Orozco was killed on Wednesday in the line of duty when she was struck by a fugitive’s bullet just above her bulletproof vest. Part of a fugitive task force, she and a team of officers were closing in on convicted felon Marcus Wheeler when he opened fire. If the bullet had hit her just an inch lower, it would have struck her protective vest instead of fatally wounding her.
Laurie McNeil, Orozco’s aunt, said she had a bad feeling on Wednesday when she saw a breaking news flash about an Omaha police officer being fatally shot.
“I immediately turned on the Internet and started watching,” McNeil said. “I was hoping to see her walk across the screen.”
When the news reported that it had been a female officer, McNeil knew in her heart it had been Orozco. “I knew it was her because I knew she would be right there in the middle of it,” she said.
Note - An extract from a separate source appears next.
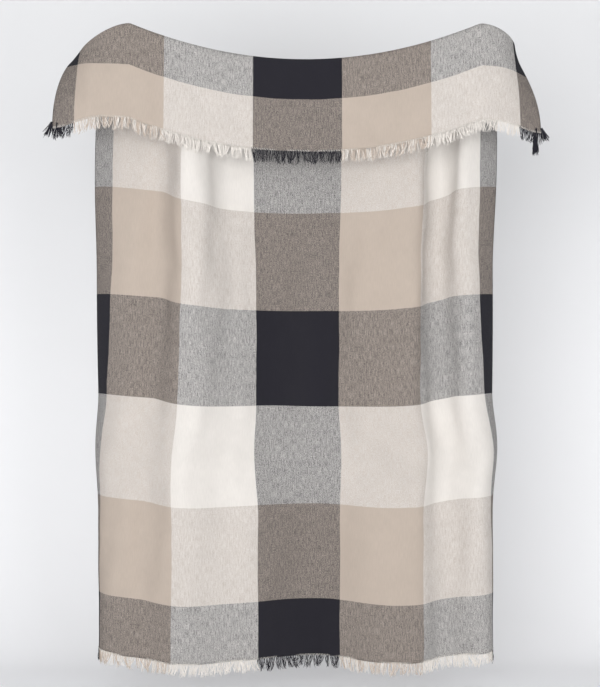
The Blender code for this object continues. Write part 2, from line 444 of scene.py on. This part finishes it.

FOX News reported that flags were flown at half-staff on Friday as the city mourned the loss of a police officer, mother and community leader. Orozco was described as a “very strong Catholic girl” who was always smiling and participated in many community organizations. She was a baseball coach for the North Omaha Boys and Girls Club, a Girl Scout mentor and a Special Olympics volunteer.
McNeil said her niece was so excited about being a mother. “She had the bassinet all set up by the side of the bed,” she said. “She wanted to be ready.”
The Omaha Police Department posted a message from one of Orozco’s fellow officers on Facebook, who coined the phrase “Kerrie On.” “As I was reminiscing and mourning Kerrie with my OPD family this wonderful phrase came to our attention,” the Omaha officer wrote. “We must “Kerrie On” in order to share her legacy and honor her as a hero.”